#### Given records

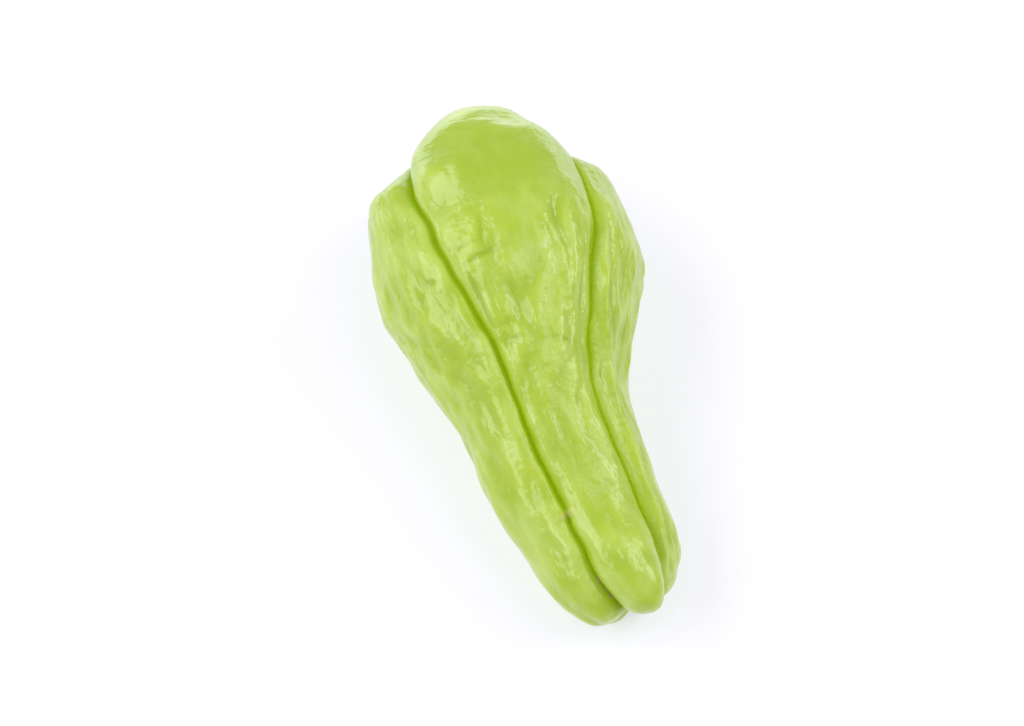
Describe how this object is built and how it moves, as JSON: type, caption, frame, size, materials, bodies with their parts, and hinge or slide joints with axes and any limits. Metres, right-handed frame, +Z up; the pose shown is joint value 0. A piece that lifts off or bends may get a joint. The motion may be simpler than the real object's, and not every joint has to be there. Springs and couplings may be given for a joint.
{
  "type": "chayote squash",
  "caption": "Whole long chayote squash, pear-shaped with deep furrows between rounded lobes, lying on its back as picked.",
  "frame": {"origin": "on the table, under the middle of the fruit's bounding box", "axes": "+Y along the fruit from the stem end to the blossom end, +X to the right seen from the stem end, +Z up"},
  "size_m": [0.0804, 0.1628, 0.0612],
  "materials": {
    "skin": "satin"
  },
  "bodies": {
    "root": {"chayote_squash": "skin"}
  },
  "joints": []
}
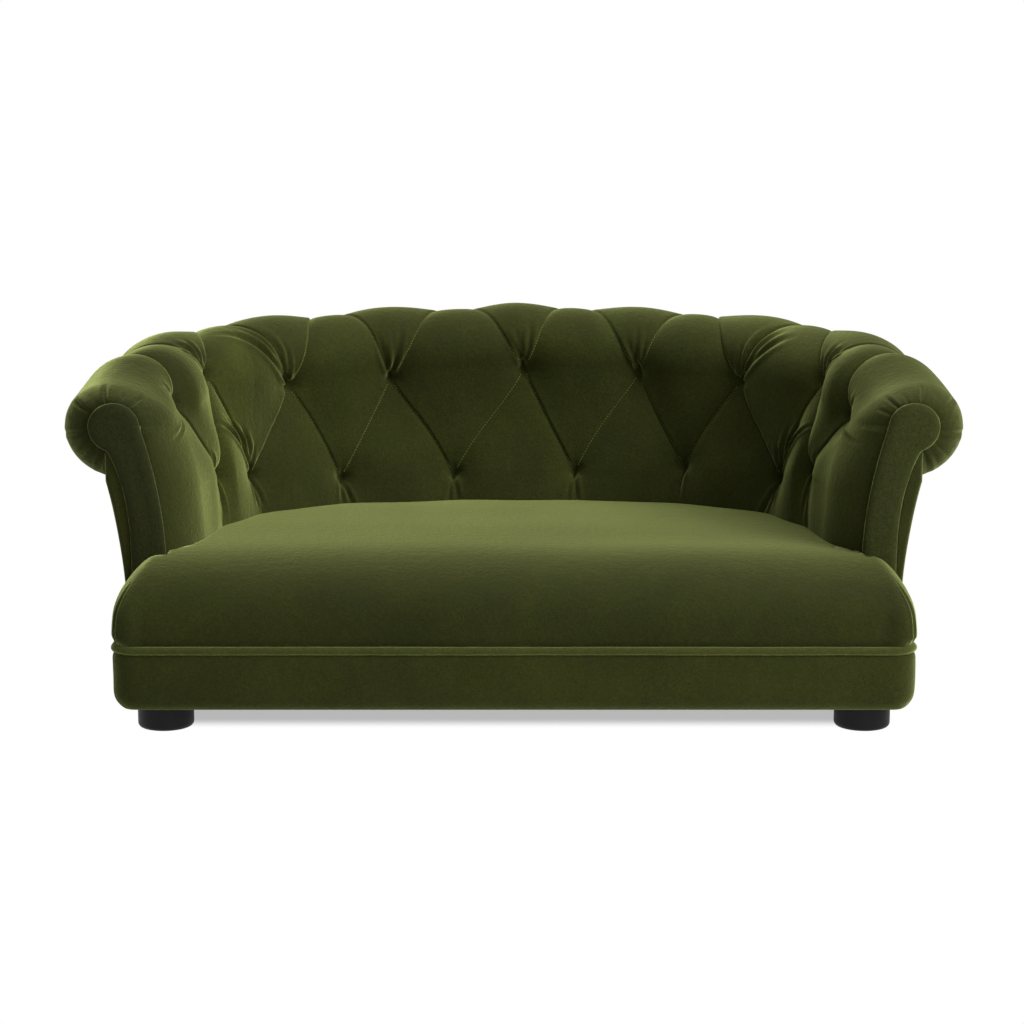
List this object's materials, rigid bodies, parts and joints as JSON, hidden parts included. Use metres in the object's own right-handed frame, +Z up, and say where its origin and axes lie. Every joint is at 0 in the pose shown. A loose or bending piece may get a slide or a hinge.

########

### Exercise requirements
The records above are to be copied in full, exactly as written.

### Reply
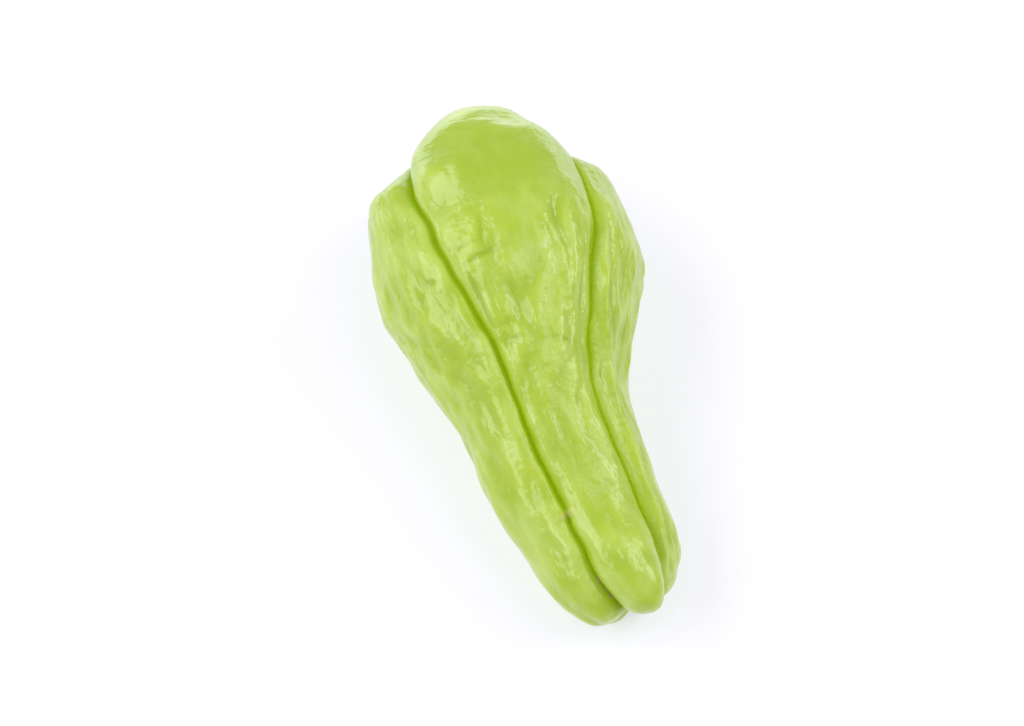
Describe how this object is built and how it moves, as JSON: type, caption, frame, size, materials, bodies with their parts, and hinge or slide joints with axes and any limits. Metres, right-handed frame, +Z up; the pose shown is joint value 0. A piece that lifts off or bends may get a joint. The motion may be simpler than the real object's, and not every joint has to be there. Springs and couplings may be given for a joint.
{
  "type": "chayote squash",
  "caption": "Whole long chayote squash, pear-shaped with deep furrows between rounded lobes, lying on its back as picked.",
  "frame": {"origin": "on the table, under the middle of the fruit's bounding box", "axes": "+Y along the fruit from the stem end to the blossom end, +X to the right seen from the stem end, +Z up"},
  "size_m": [0.0804, 0.1628, 0.0612],
  "materials": {
    "skin": "satin"
  },
  "bodies": {
    "root": {"chayote_squash": "skin"}
  },
  "joints": []
}
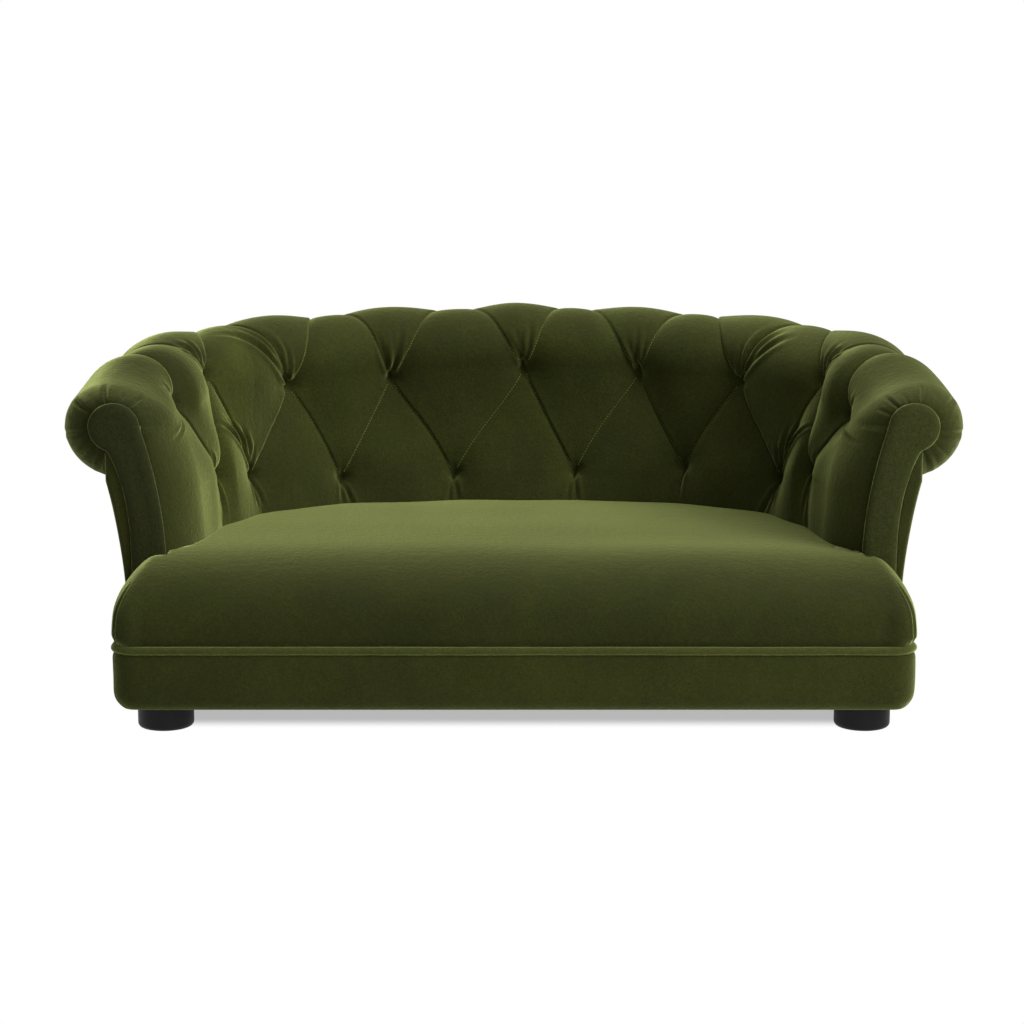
List this object's materials, rigid bodies, parts and joints as JSON, hidden parts included. Use metres in the object's own right-handed frame, +Z up, and say where its origin and axes lie. Every joint is at 0 in the pose shown. A loose or bending piece may get a slide or a hinge.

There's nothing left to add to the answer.